In France, children are stung with a 45 per cent inheritance tax—one of the highest taxes of its kind in the world. A generation ago it was possible to pay off inheritance tax in a single harvest. Today, Champagne is the highest-value appellation viticultural land on earth, and its top grand crus are now fetching up to €3m (AU$5m) per hectare. The vineyards and bottles of the little family estate of De Sousa alone must be worth well in excess of €30m. It would take a lifetime to pay off the tax on such an inheritance. The more than slightly ironic twist of switching from grower to négociant thus proved the only way to uphold the business in the family name.
We are now at a critical juncture in the evolution of the Champagne grower-producer.
The years to come will no doubt see more growers adapt and transition their businesses. But, while many smaller and less-recognised estates will return to selling their fruit to négociants, Dominique Demarville predicts that top growers like Egly-Ouriet—widely considered Champagne’s top grower—will flourish.
Francis Egly (of Egly-Ouriet) says the quality expected from grower-producer cuvées will drive the market. “In the past it was very easy for small producers to sell champagne, but today, a lot have trouble finding their place in the market,” he says. “The new generation of champagne lovers expect very good quality from small producers, and those who make mediocre quality will find it increasingly difficult to sell their production.”
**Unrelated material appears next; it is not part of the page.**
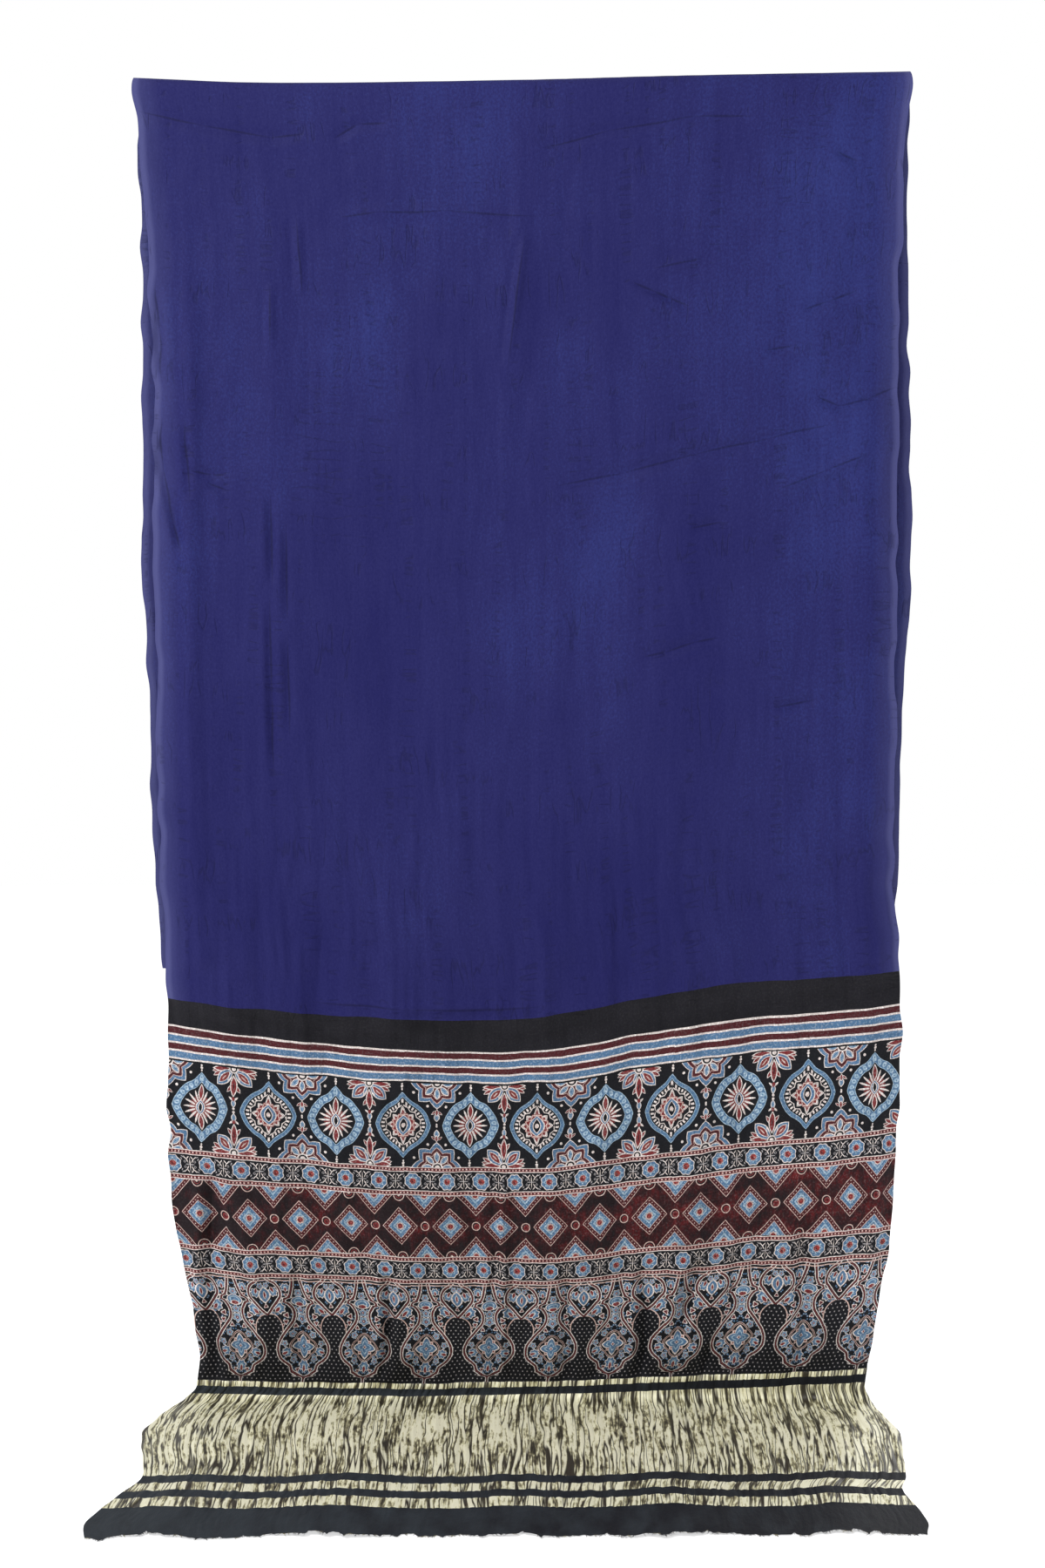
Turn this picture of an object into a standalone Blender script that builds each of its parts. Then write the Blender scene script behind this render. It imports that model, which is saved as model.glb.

Of course, this is not the worst thing. It would be no catastrophe for Champagne’s lesser growers to redirect their fruit to the négociant houses, shoring up overall supply while sustaining the livelihoods of more growers, with market prices incentivising better farming. And there is no doubt that the very best grower-producers, well established and well-loved across the champagne domain, will continue, against all odds, to strengthen their rightful place among the great wine estates of the world.